Chinese financial publication Caixin on Nov. 18 published an article by reporter Zhou Chen describing how local authorities had trailed her for days as she reported on a leak of a petrochemical substance in the coastal city of Quanzhou in China’s southeastern Fujian Province.
Late on Nov. 11, the last evening of her trip, four policemen entered her room without permission and searched her belongings while she was in her pajamas, Zhou wrote.
“After the police left, I was frightened into a state of indecision for a long while. How could they just barge right into the hotel room of a law-abiding citizen who had registered at check-in,” she wrote.

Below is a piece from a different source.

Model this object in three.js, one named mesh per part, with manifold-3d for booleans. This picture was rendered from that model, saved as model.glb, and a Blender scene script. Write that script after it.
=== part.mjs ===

On social media she likened the experience to being the subject of a police raid carried out to catch prostitutes and their clients.
The article set of a wave of criticism of the police on social media, leading to a rare apology from the local authorities and for one officer to be suspended and investigated, state media said.
While foreign correspondents in China often write about their experiences of harassment by police, it is unusual for Chinese journalists to publicly complain.
Many local authorities and officials continue to see public oversight as “nitpicking” and in response “play little tricks” to avoid journalists, the official Chinese Communist Party’s People’s Daily Overseas Edition wrote.
Other journalists also came forward with their own stories of police following them and interfering in their reporting.
One female journalist wrote of an incident in 2014 when a male police officer had forced her to provide a urine sample in a hotel bathroom with glass walls.
“Reporters being ‘accompanied’ seems to be becoming a new normal within journalism,” wrote another Caixin journalist, Liang Yingfei.
Once, while reporting in northern China, she was called back to her hotel by reception staff who said there was a leak in her room, but once she arrived she discovered it was a ruse by officials who were waiting in the hotel lobby, Liang wrote.
In another case, one of Liang’s interviewees called her and said he had been repeatedly investigated after speaking to her for a story.
“All I could do was repeatedly comfort him by saying that reporting is not a crime and neither is accepting interviews,” Liang wrote.
Some social media commentators said the case reflected a tendency of officials to abuse their authority.
“We continuously stress the need for ‘law-based governance,’ but … officials can abuse public power whenever they want in order to protect their position,” one user wrote.